Bleached Butterfly won the New Business Award and Helen Wiley, of Church Mouse, took home the Volunteer of the Year Award.
Craft beer pioneers Burley Oak Brewing Co. were given the Business Philanthropy Award and Lisa Challenger, director of Worcester County Tourism, took home the Reese F. Cropper III Bright Idea Award.
Challenger was credited during the ceremony as a key figure in bringing the “Coolest Small Town” designation to Berlin.
Williams, who gave the principal address, said the current era of prosperity in Berlin did not happen overnight.  
“I think we’ve been on the right track for a long, long time,” he said. “Now we have to think about the future that we want to pass on to the next generation.”
This month the town concluded a series of strategic planning meetings led by facilitator Christine Becker, who Williams called “one of the top facilitators in the nation.”
“After the whole experience was done, planning sessions, getting all this wonderful information, then four very successful sessions where we had unbelievable turnout … the neat thing was [Becker] said in her entire professional experience she had never seen such well-attended strategic planning sessions … and she had never seen so much positive attitude and she had never seen so much energy,” Williams said. “We have so much to be grateful for.”
Williams said the most rewarding thing about the meetings, from his standpoint, was that the outcome of the sessions “reconfirmed what we believed we thought we knew about Berlin.”
“We’re in this together,” Williams said. “We may differ on the course … but [on] the destination we are firmly on the same page.”
Williams talked about his job taking him to other towns across the Eastern Shore, where he has seen many formerly vibrant communities that have “forgotten where they came from.”
Berlin, on the other hand, has a shared sense of what quality of life is, Williams said.
“Obviously, we have to be financially prudent, obviously we need to be financially secure … but our quality of life is much more important to us as a community value than the quality of our individual bank accounts,” he said.
Williams advised the members of the chamber to take time out and reflect on what it means to be in business in Berlin in 2015.
“You’re working so hard every day to make your business succeed,” he said. “Every now and then I ask you to take a deep breath and say, ‘Would you rather make twice as much money and be operating in downtown Baltimore?’ Here your customers are your friends, your guests are people who come back to see you year after year regardless of whether they come from Delaware or they come from New York City.

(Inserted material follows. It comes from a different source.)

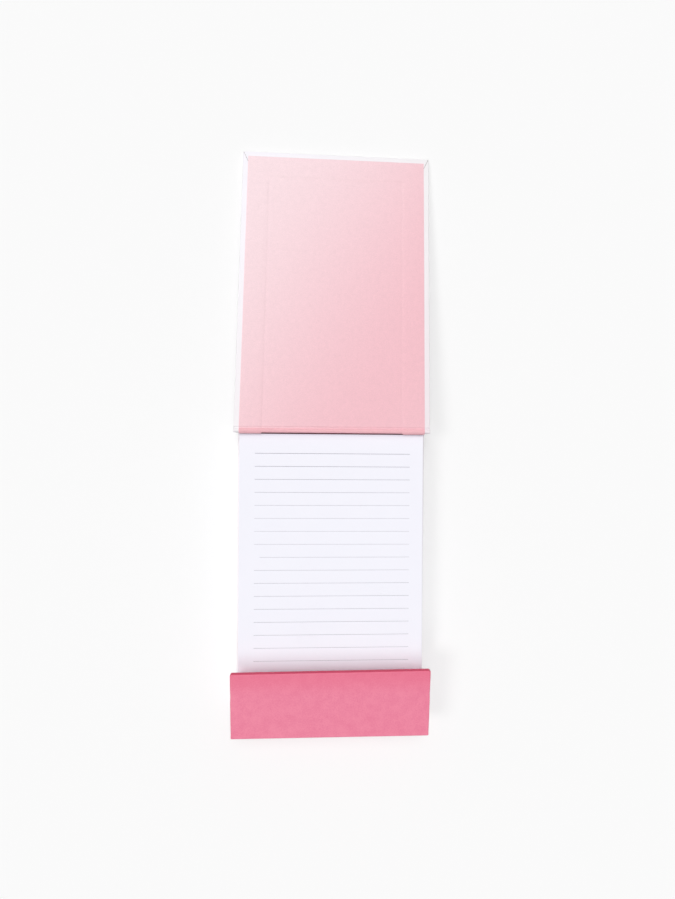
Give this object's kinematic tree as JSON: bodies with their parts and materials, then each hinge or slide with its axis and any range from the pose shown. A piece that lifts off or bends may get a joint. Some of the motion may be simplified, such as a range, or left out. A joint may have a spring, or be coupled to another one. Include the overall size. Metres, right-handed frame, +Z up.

We are so lucky. I just don’t want us to take it for granted.”
Williams spoke about a time of change, growth and “rising expectations” in Berlin.
“It’s our job as community, it’s our job as a family in Berlin to balance these many hopes and dreams with what we’ve always had, which is a finite amount of human resources and a finite amount of financial resources,” he said. “Just because those resources may be limited, don’t let them limit your dreams.”
“Be a concierge,” Williams said, of other businesses in Berlin.
“If you take that approach to your business in this community, every business in town has a minimum of 50 or more people helping you succeed, and you don’t have to pay them a damned dime,” he said.
Williams closed on the notion that Berlin was once “a classic southern plantation,” waxing philosophical on just how far the town has come.
“Today … we’ll tolerate just about anything except intolerance. That’s a hell of a long ways from a plantation,” he said. “As much as we should be proud of what has occurred during the last two decades … the last generation, please know the best is yet to come.”